* **Data section**
--------------------------------------------------

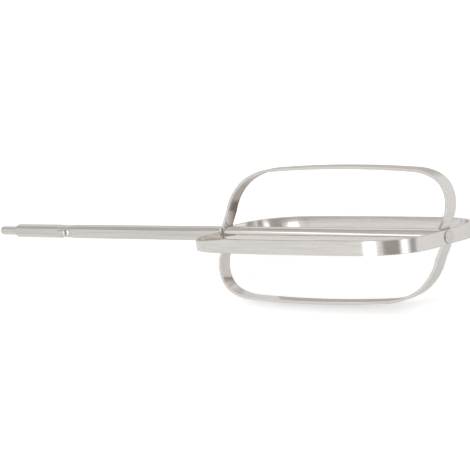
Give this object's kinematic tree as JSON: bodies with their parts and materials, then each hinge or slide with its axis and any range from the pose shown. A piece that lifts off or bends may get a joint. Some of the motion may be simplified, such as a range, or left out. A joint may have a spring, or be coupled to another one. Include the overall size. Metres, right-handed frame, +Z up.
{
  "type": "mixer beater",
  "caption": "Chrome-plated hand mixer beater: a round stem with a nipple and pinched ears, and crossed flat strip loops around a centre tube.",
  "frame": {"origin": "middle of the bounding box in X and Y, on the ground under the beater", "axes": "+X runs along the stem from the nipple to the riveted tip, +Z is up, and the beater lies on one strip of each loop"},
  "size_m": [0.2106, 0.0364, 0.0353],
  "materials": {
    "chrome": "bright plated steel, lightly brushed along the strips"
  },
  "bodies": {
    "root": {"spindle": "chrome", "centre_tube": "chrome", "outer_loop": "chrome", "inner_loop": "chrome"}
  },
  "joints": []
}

--------------------------------------------------

Repeat the data exactly. Leave nothing out.

* **Result below**
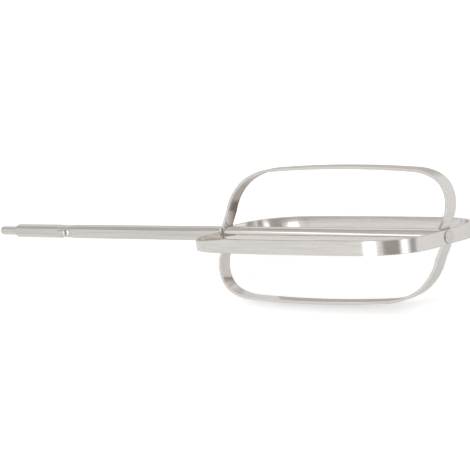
Give this object's kinematic tree as JSON: bodies with their parts and materials, then each hinge or slide with its axis and any range from the pose shown. A piece that lifts off or bends may get a joint. Some of the motion may be simplified, such as a range, or left out. A joint may have a spring, or be coupled to another one. Include the overall size. Metres, right-handed frame, +Z up.
{
  "type": "mixer beater",
  "caption": "Chrome-plated hand mixer beater: a round stem with a nipple and pinched ears, and crossed flat strip loops around a centre tube.",
  "frame": {"origin": "middle of the bounding box in X and Y, on the ground under the beater", "axes": "+X runs along the stem from the nipple to the riveted tip, +Z is up, and the beater lies on one strip of each loop"},
  "size_m": [0.2106, 0.0364, 0.0353],
  "materials": {
    "chrome": "bright plated steel, lightly brushed along the strips"
  },
  "bodies": {
    "root": {"spindle": "chrome", "centre_tube": "chrome", "outer_loop": "chrome", "inner_loop": "chrome"}
  },
  "joints": []
}